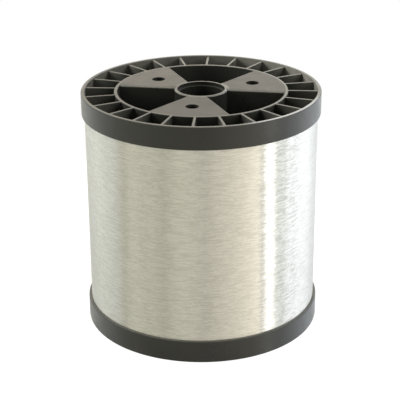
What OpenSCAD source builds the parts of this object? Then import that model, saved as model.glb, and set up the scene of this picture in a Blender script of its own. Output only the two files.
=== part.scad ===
// A full spool of galvanized steel wire, standing on the rim of one flange.
// The spool is one plastic moulding: a barrel, two ribbed flanges, a hub tube
// with a bore for a spindle, and six pockets that open at the two ends in turn.
// The plate that closes each pocket carries a drive hole.
// The wire is one turned winding that fills the space between the flanges.
// The origin is the centre of the lower rim, and Z is the axis of the bore.
// All sizes are in millimetres and all angles in degrees.

/* [Wire winding] */
// Length of barrel between the flanges, which the wire fills
traverse = 166; // [80:1:300]
// How far the rims of the flanges stand above the full winding
rim_stand = 2.5; // [1:0.5:12]
// Diameter of the wire
wire_d = 0.5; // [0.3:0.1:2]
// Gap between the barrel and the first layer of wire
first_layer_gap = 0.1; // [0.05:0.05:0.3]

/* [Flanges] */
// Diameter of both flanges
flange_d = 200; // [185:1:260]
// Thickness of each flange over its rim
flange_t = 19; // [12:0.5:30]
// Thickness of the disc that holds the wire back
disc_t = 3; // [2:0.5:6]
// Wall of the rim
rim_wall = 3.2; // [2.4:0.1:6]
// Radius on the outer edges of the rim
rim_round = 1; // [0.5:0.1:1.5]
// How far the ribs, webs and barrel ends lie below the rim
face_recess = 1; // [0.5:0.1:3]

/* [Ribs] */
// Number of ribs in each flange
rib_count = 24; // [8:1:36]
// Thickness of a rib at its free edge
rib_t = 2.2; // [1.5:0.1:4]
// Angle of the first rib from the X axis
rib_turn = 5; // [0:0.5:15]

/* [Barrel] */
// Diameter that the wire is wound on
barrel_d = 145; // [120:1:165]
// Wall of the barrel at the mouth of a pocket
barrel_wall = 2.7; // [2:0.1:5]

/* [Hub] */
// Diameter of the bore
bore_d = 36; // [20:0.5:46]
// Wall of the hub tube
hub_wall = 4; // [3:0.1:7]
// How far the hub ends stand above the webs
hub_stand = 0.5; // [0.2:0.1:0.9]
// Width of the slope from a hub end down to the webs
hub_slope = 2.5; // [1:0.1:5]
// Width of the step at each mouth of the bore
step_w = 1.8; // [0.8:0.1:2.4]
// Depth of the step at each mouth of the bore
step_depth = 3.3; // [0.5:0.1:5]

/* [Webs and pockets] */
// Number of webs at each end
web_count = 3; // [2:1:5]
// Angle of the first upper web from the X axis
web_turn = 30; // [0:1:60]
// Thickness of a web
web_t = 3; // [2:0.5:8]
// Radius on the edges of a web beside the pockets
web_round = 2.5; // [1.5:0.5:3]
// Thickness of the walls between the pockets
wall_t = 2.5; // [2:0.1:5]
// Slope of the pocket walls, which lets the mould draw
wall_draft = 1.8; // [0:0.1:2.4]
// Slope of the barrel and hub faces inside a pocket
tube_draft = 0.4; // [0:0.1:0.6]
// Diameter of the drive holes
drive_hole_d = 11; // [6:0.5:16]
// Diameter of the circle through the drive holes
drive_pcd = 93; // [86:1:104]

/* [Edges] */
// Bevel on the moulded edges
edge = 0.4; // [0.2:0.1:0.6]

/* [Hidden] */
$fn = 96;

height = traverse + 2 * flange_t;
mid = height / 2;
face_top = height - face_recess;
hub_top = face_top + hub_stand;

flange_r = flange_d / 2;
rim_inner_r = flange_r - rim_wall;
barrel_r = barrel_d / 2;
barrel_inner_r = barrel_r - barrel_wall;
bore_r = bore_d / 2;
hub_r = bore_r + hub_wall;
step_r = bore_r + step_w;
winding_r = flange_r - rim_stand;

sector = 180 / web_count;
pocket_floor = face_recess + web_t;
fine_edge = 0.75 * edge;
seam_overlap = barrel_wall / 2;
past = 1;
reach = flange_d;
round_steps = 5;

spool_colour = [0.27, 0.27, 0.26];
wire_colour = [0.74, 0.73, 0.70];

// Points of a quarter circle about the centre c, counted from the angle a
function quarter(c, r, a) =
    [for (i = [0 : round_steps]) c + r * [cos(a + 90 * i / round_steps), sin(a + 90 * i / round_steps)]];

// How far a face with a slope has moved over a height
function drift(slope, rise) = rise * tan(slope);

// Turns an upper half of a part into the lower one
module flipped() {
    translate([0, 0, height]) mirror([0, 0, 1]) children();
}

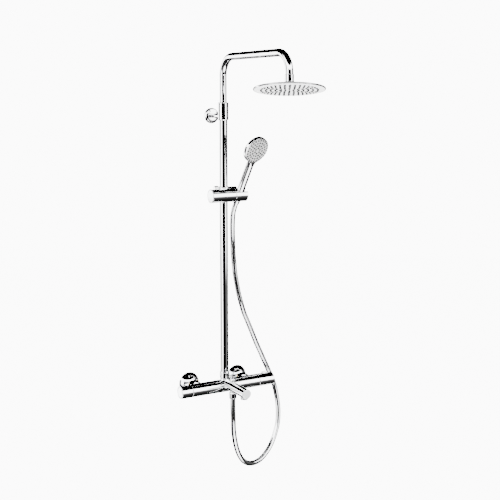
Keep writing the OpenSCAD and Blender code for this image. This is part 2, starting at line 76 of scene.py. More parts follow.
# Shower hose: a smooth PVC hose with a silver spiral under its clear skin, crimped to a nut at
# the spout and to the cone nut of the handset. It is one hose, laid in four lengths: the first
# hangs from the spout on the root, and the others, whose two ends are held by different parts,
# are left fixed where they are laid.
hose_r = 7.0
hose_route = [
    (0, -120, -24), (0, -120, -52), (1, -120, -83), (3, -118, -112), (8, -115, -142),
    (17, -110, -172), (28, -106, -196), (42, -101, -215), (59, -97, -227), (77, -92, -232),
    (93, -88, -232), (110, -84, -227), (127, -79, -217), (143, -74, -203), (157, -69, -185),
    (168, -65, -164), (177, -61, -141), (182, -56, -115), (183, -52, -90), (181, -48, -64),
    (176, -45, -36), (167, -44, -9), (155, -43, 18), (143, -43, 43), (130, -43, 71),
    (116, -43, 101), (103, -44, 131), (90, -44, 161), (77, -44, 191), (67, -45, 221),
    (59, -45, 250), (53, -45, 279), (48, -45, 308), (45, -45, 337), (42, -46, 366),
    (40, -48, 394), (37, -52, 422), (34, -58, 449), (31.5, -66, 475), (31, -76.6, 496),
    (32.2, -82, 506.6)]
hose_cuts = (0, 10, 32, 36, 40)


def vectors(points):
    """Plain triples as vectors."""
    return [Vector(p) for p in points]


def smooth_line(points, first, last, step):
    """The stretch of a smooth line through the points, from one of them to another."""
    p = vectors(points)
    p = [2 * p[0] - p[1]] + p + [2 * p[-1] - p[-2]]
    line = []
    for i in range(first, last):
        a, b, c, d = p[i], p[i + 1], p[i + 2], p[i + 3]
        parts = max(2, round((c - b).length / step))
        for k in range(parts):
            t = k / parts
            line.append(0.5 * (2 * b + (c - a) * t + (2 * a - 5 * b + 4 * c - d) * t * t
                + (3 * b - a - 3 * c + d) * t * t * t))
    line.append(p[last + 1])
    return line


def line_frames(line, start_side):
    """A side and an up vector at each point of a line, carried along it without twist."""
    side = start_side.copy()
    frames = []
    for i, p in enumerate(line):
        ahead = (line[min(i + 1, len(line) - 1)] - line[max(i - 1, 0)]).normalized()
        side = (side - ahead * side.dot(ahead)).normalized()
        frames.append((p, side, ahead.cross(side), ahead))
    return frames


def skin_rings(mesh, rings, closed=False):
    """Quads between rings of vertices, each ring joined to the next."""
    pairs = list(zip(rings, rings[1:]))
    if closed:
        pairs.append((rings[-1], rings[0]))
    faces = []
    for a, b in pairs:
        for k in range(len(a)):
            n = (k + 1) % len(a)
            faces.append(mesh.faces.new((a[k], a[n], b[n], b[k])))
    return faces


def metal_piece(name, mesh, finish, slot, body, *nodes):
    """A mesh in millimetres becomes a piece of the shower, on its body and in its finish."""
    bmesh.ops.scale(mesh, vec=(0.001,) * 3, verts=mesh.verts)
    bmesh.ops.recalc_face_normals(mesh, faces=mesh.faces)
    data = bpy.data.meshes.new(name)
    mesh.to_mesh(data)
    mesh.free()
    data.shade_smooth()
    data.set_sharp_from_angle(angle=math.radians(38))
    piece = bpy.data.objects.new(name, data)
    bpy.context.scene.collection.objects.link(piece)
    data.materials.append(finish)
    if body:
        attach(piece, body)
    if nodes:
        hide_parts(*nodes)
    return piece


def node_adder(tree):
    """A function that adds a shader node to a tree, with its settings and its wires."""
    def add(kind, wires=(), **settings):
        node = tree.nodes.new("ShaderNode" + kind)
        for key, value in settings.items():
            setattr(node, key, value)
        for socket, value in wires:
            if hasattr(value, "is_output"):
                tree.links.new(value, node.inputs[socket])
            else:
                node.inputs[socket].default_value = value
        return node
    return add


def plain_finish(name, metal, rough):
    """An empty finish with its shader, and what adds and links its nodes."""
    finish = bpy.data.materials.new(name)
    finish.use_nodes = True
    shader = finish.node_tree.nodes["Principled BSDF"]
    shader.inputs["Metallic"].default_value = metal
    shader.inputs["Roughness"].default_value = rough
    return finish, shader, node_adder(finish.node_tree), finish.node_tree.links


def graded(add, value, low, high, out_low, out_high):
    """A value from one range, eased to another."""
    return add("MapRange", [("Value", value), ("From Min", low), ("From Max", high),
        ("To Min", out_low), ("To Max", out_high)]).outputs["Result"]


def two_tone(add, amount, first, second):
    """A colour between two, by an amount from 0 to 1."""
    mix = add("Mix", [("Factor", amount)], data_type="RGBA")
    mix.inputs["A"].default_value = (*first, 1)
    mix.inputs["B"].default_value = (*second, 1)
    return mix.outputs["Result"]


def hose_finish():
    """Silver plastic with a fine spiral, which goes once round the hose in every pitch."""
    finish, shader, add, links = plain_finish("silver_hose", 1, 0.06)
    pitch_mm = 2.6
    laid = add("UVMap")
    turn = add("SeparateXYZ", [("Vector", laid.outputs["UV"])])
    pitch = add("Math", [(0, turn.outputs["Y"]), (1, 1000 / pitch_mm)], operation="MULTIPLY")
    spiral = add("Math", [(0, turn.outputs["X"]), (1, pitch.outputs[0])], operation="ADD")
    wave = add("Math", [(0, spiral.outputs[0]), (1, 2 * math.pi)], operation="MULTIPLY")
    wave = add("Math", [(0, wave.outputs[0])], operation="SINE")
    strip = graded(add, wave.outputs[0], -0.6, 0.6, 0, 1)
    links.new(two_tone(add, strip, (0.84, 0.85, 0.86), (0.95, 0.955, 0.96)),
        shader.inputs["Base Color"])
    links.new(graded(add, wave.outputs[0], -1, 1, 0.10, 0.05), shader.inputs["Roughness"])
    bump = add("Bump", [("Strength", 0.04), ("Distance", 0.0001), ("Height", strip)])
    links.new(bump.outputs["Normal"], shader.inputs["Normal"])
    shader.inputs["Coat Weight"].default_value = 0.6
    shader.inputs["Coat Roughness"].default_value = 0.05
    return finish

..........

What is asked:
Above are the records; from them, give again exactly the lines from the one containing "attach(piece, body)" through the one containing "return piece", both included.

Result for this exercise:
        attach(piece, body)
    if nodes:
        hide_parts(*nodes)
    return piece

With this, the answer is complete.